Argentine politician

María de los Ángeles Sacnun (born 17 August 1970) is an Argentine politician who was a National Senator for Santa Fe Province from 2015 to 2021. A member of the Justicialist Party, she was part of the Front for Victory and Frente de Todos parliamentary blocs.

==Early life and education==
Sacnun was born on 17 August 1970 in Firmat, a city in south Santa Fe Province. She studied law at the National University of Rosario, graduating in 1995. In addition, she is a mediator certified by the Colegio de Abogados de Rosario. She has one child.

==Political career==
Sacnun became politically active in her youth, participating in student organizations in high school and university. She was elected to the city council of her hometown, Firmat, as a member of the Justicialist Party. She would eventually lead the Firmat chapter of the party's press secretariat, and served as a member of the provincial congress and the national congress of the Justicialist Party. She co-founded Red Solidaria Firmat, a civil association focused on social assistance and charity work.

===National Senator===
In the 2015 general election, she ran for one of Santa Fe's three seats in the Argentine Senate as the second candidate in the Front for Victory list, behind Omar Perotti. Perotti and Sacnun's list was the most voted in the province, with 32% of the vote, granting both Perotti and Sacnun the seats for the majority as per the Senate's limited voting system. She formed part of the Front for Victory bloc, remaining in it even after most of its members broke away and formed the Argentina Federal bloc following the 2017 legislative election.

As a senator, Sacnun formed part of the parliamentary commissions on General Legislation, Justice and Criminal Affairs, Regional Economies and Small Businesses, and Women's Affairs, and presided the commission on Constitutional Affairs. She was a supporter of the legalisation of abortion in Argentina, voting in favour of the two Voluntary Interruption of Pregnancy bills debated by the Argentine Congress in 2018 and 2020. Upon the Senate's approval of the bill in 2020, Sacnun stated that the legalisation of abortion was an "important step" that would have a major impact in the region.

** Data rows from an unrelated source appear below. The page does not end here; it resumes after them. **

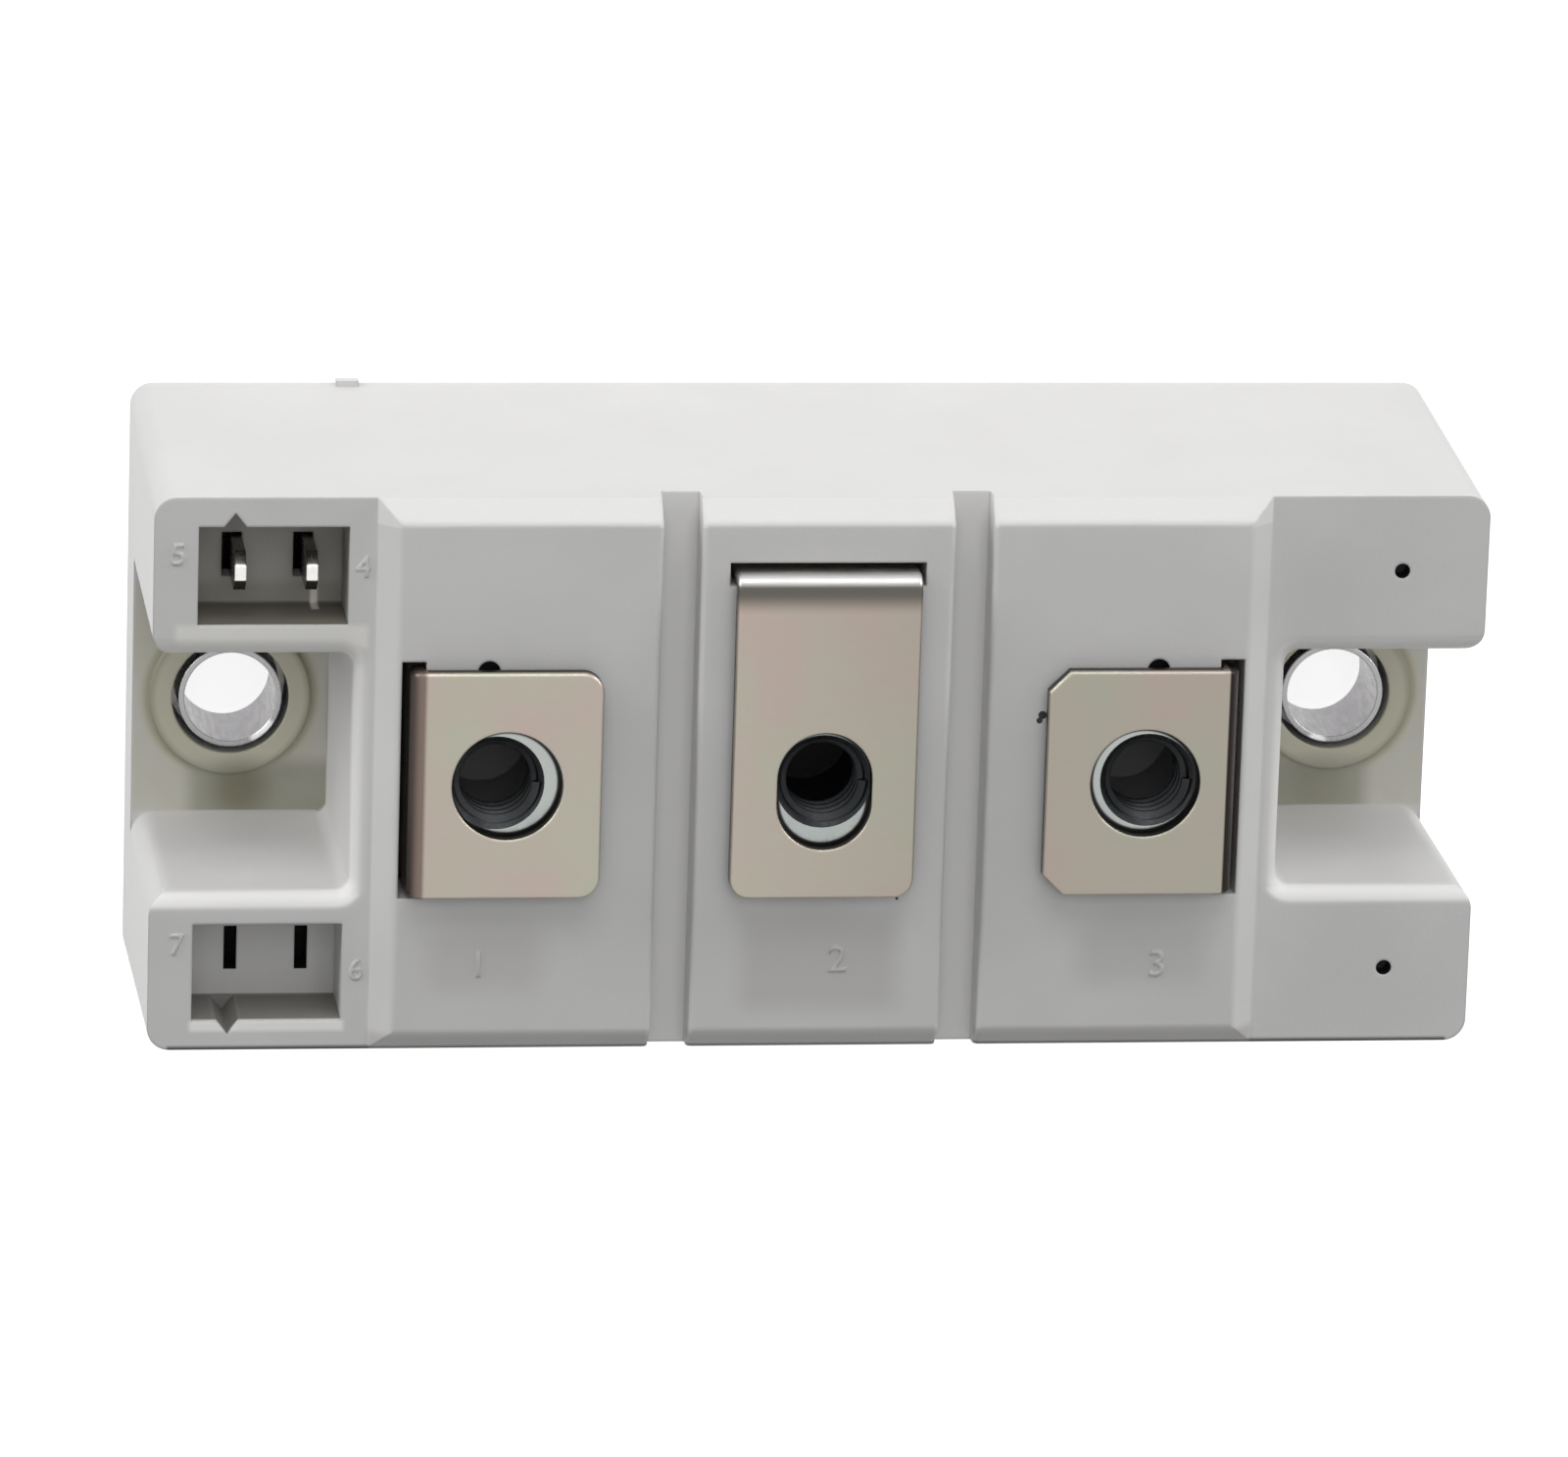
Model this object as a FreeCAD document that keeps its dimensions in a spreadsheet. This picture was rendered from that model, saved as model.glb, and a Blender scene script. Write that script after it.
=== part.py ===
import FreeCAD, Part
import Sketcher
import math
import os

# A power semiconductor module with screw terminals: a diode and a thyristor in
# one flat plastic case. Three straps with captive nuts lie on its raised deck,
# two flat gate tabs stand in a socket at one end, and a screw at each end holds
# its metal base plate down on a heat sink.
# Frame: +X along the module, +Z up from the heat sink to the terminals. The
# origin is the middle of the base plate's underside.

# Driving dimensions in millimetres.
SIZES = {
    # Case, outside
    "crown_width": 40.1,
    "wall_draft": 1.35,
    "skirt_lift": 0.3,
    "tower_top": 27.5,
    "corner_radius": 1.6,
    "wall": 1.8,
    # Raised deck between the two ends
    "block_margin": 8.5,
    "deck_rise": 1.5,
    "deck_bevel": 1.55,
    "deck_thickness": 5.5,
    "groove_shift": 1.25,
    "groove_width": 2.7,
    "groove_depth": 2.8,
    "groove_rounding": 0.4,
    "deck_rounding": 0.8,
    # Screw wells between the end towers
    "well_ledge": 1.45,
    "well_length": 14.05,
    "tower_width": 11.45,
    "well_corner_radius": 1.0,
    "ear_top": 7.0,
    "rim_radius": 1.4,
    "mouth_radius": 1.7,
    "collar_diameter": 11.5,
    "collar_rise": 0.4,
    "ear_hole_gap": 0.5,
    # Base plate and its seal
    "mount_inset": 7.0,
    "plate_thickness": 3.0,
    "plate_corner_radius": 1.2,
    "skirt_wall": 1.9,
    "fit_gap": 0.15,
    "seal_thickness": 0.3,
    "seal_ledge": 1.1,
    # Tubular rivets through the base plate
    "sleeve_bore": 6.6,
    "sleeve_wall": 0.4,
    "flange_diameter": 9.6,
    "flange_thickness": 0.8,
    "flange_recess": 0.1,
    # Sockets for the gate plug
    "socket_inset": 8.35,
    "socket_side_wall": 2.1,
    "socket_length": 10.5,
    "socket_width": 7.1,
    "socket_depth": 6.0,
    "socket_floor": 2.0,
    "key_offset": 2.7,
    "key_width": 1.6,
    "key_depth": 1.0,
    "tab_pitch": 5.0,
    "tab_slot_width": 1.4,
    "spare_slot_width": 0.9,
    "spare_slot_shift": 0.35,
    "tab_slot_length": 3.2,
    "tab_shift": 0.25,
    # Gate tabs
    "tab_width": 2.8,
    "tab_thickness": 0.8,
    "tab_height": 5.2,
    "tab_point": 0.9,
    "tab_shoulder_width": 4.6,
    "tab_shoulder_height": 2.5,
    "tab_tail_width": 1.6,
    "tab_tail_length": 3.0,
    # Nuts under the straps
    "terminal_pitch": 23.0,
    "nut_flats": 10.0,
    "nut_height": 5.0,
    "nut_bore": 5.0,
    "nut_lead_in": 0.6,
    "nut_pocket_gap": 0.1,
    "screw_bore": 6.6,
    "screw_room": 7.0,
    "boss_diameter": 9.2,
    "boss_floor": 1.6,
    # Straps
    "strap_thickness": 1.0,
    "strap_standoff": 0.6,
    "strap_bend": 0.2,
    "plate_rounding": 0.35,
    "hole_rounding": 0.25,
    "strap_neck_drop": 3.0,
    "middle_foot": 5.0,
    "foot_chip_gap": 0.95,
    "foot_clip_gap": 0.55,
    "slot_gap_outside": 0.5,
    "slot_gap_inside": 0.2,
    "slot_gap_ends": 0.4,
    "outer_width": 16.4,
    "outer_tip": 7.35,
    "outer_leg": 6.2,
    "outer_hole": 7.7,
    "left_hole_shift": 0.7,
    "right_hole_shift": 0.3,
    "outer_corner": 1.5,
    "outer_neck": 9.0,
    "middle_width": 13.0,
    "middle_tip": 8.3,
    "middle_leg_inset": 4.85,
    "middle_hole": 6.6,
    "middle_hole_length": 8.4,
    "middle_hole_shift": 0.5,
    "middle_corner": 1.4,
    "middle_neck": 10.0,
    # Ceramic tiles on the base plate
    "tile_split": 2.0,
    "tile_end_gap": 1.1,
    "tile_side_gap": 3.25,
    "ceramic_thickness": 0.65,
    "copper_thickness": 0.3,
    "copper_setback": 0.6,
    "pad_gap": 1.5,
    "short_pad": 8.0,
    # Chips and their clips
    "chip_size": 12.0,
    "chip_thickness": 0.4,
    "chip_offset": 2.5,
    "clip_width": 7.0,
    "clip_shift": 1.0,
    "clip_thickness": 0.5,
    "clip_contact": 7.0,
    "clip_rise": 1.6,
    "clip_foot": 3.0,
    "clip_pad_inset": 2.6,
    # Leads from the gate tabs
    "lead_diameter": 1.1,
    "lead_bend": 2.5,
    "gate_level": 7.2,
    "cathode_level": 11.0,
    "gate_inset": 1.4,
    "cathode_inset": 1.6,
    # Fillings
    "gel_top": 12.4,
    "resin_top": 15.2,
    # Small marks of the mould
    "pin_mark": 1.1,
    "pin_mark_depth": 1.6,
    "pin_mark_end_inset": 6.1,
    "pin_mark_side_inset": 5.45,
    "relief_diameter": 1.6,
    "relief_depth": 1.6,
    "relief_cover": 0.35,
    "relief_shift": 0.6,
    "gate_nub_length": 1.6,
    "gate_nub_height": 1.0,
    "gate_nub_reach": 0.35,
    # How far a cut runs past the face that it opens
    "overshoot": 1.0,
}

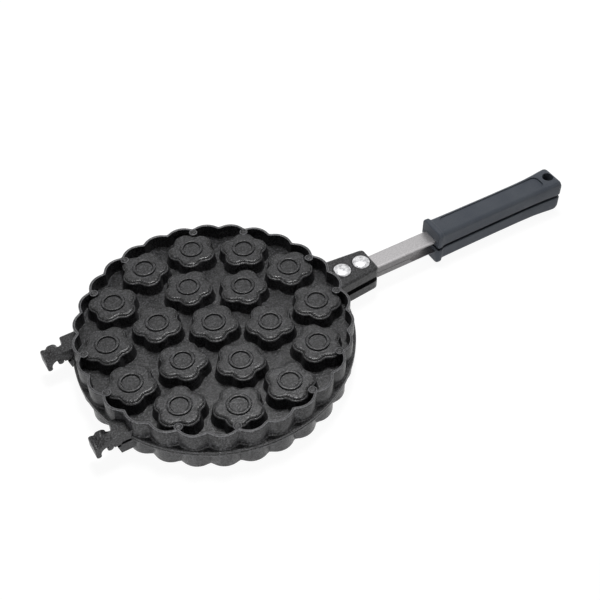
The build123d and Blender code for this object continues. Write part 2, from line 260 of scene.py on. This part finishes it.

She ran for re-election in the 2021 legislative election, this time as the second candidate in the Frente de Todos list, behind Marcelo Lewandowski. Lewandowski and Sacnun's list received 32.19%, losing by a wide margin to the Juntos por el Cambio list headed by Carolina Losada, which received 40.13% of the vote. As part of the second-most voted list, only Lewandowski was elected for the minority, and Sacnun lost her chance at re-election.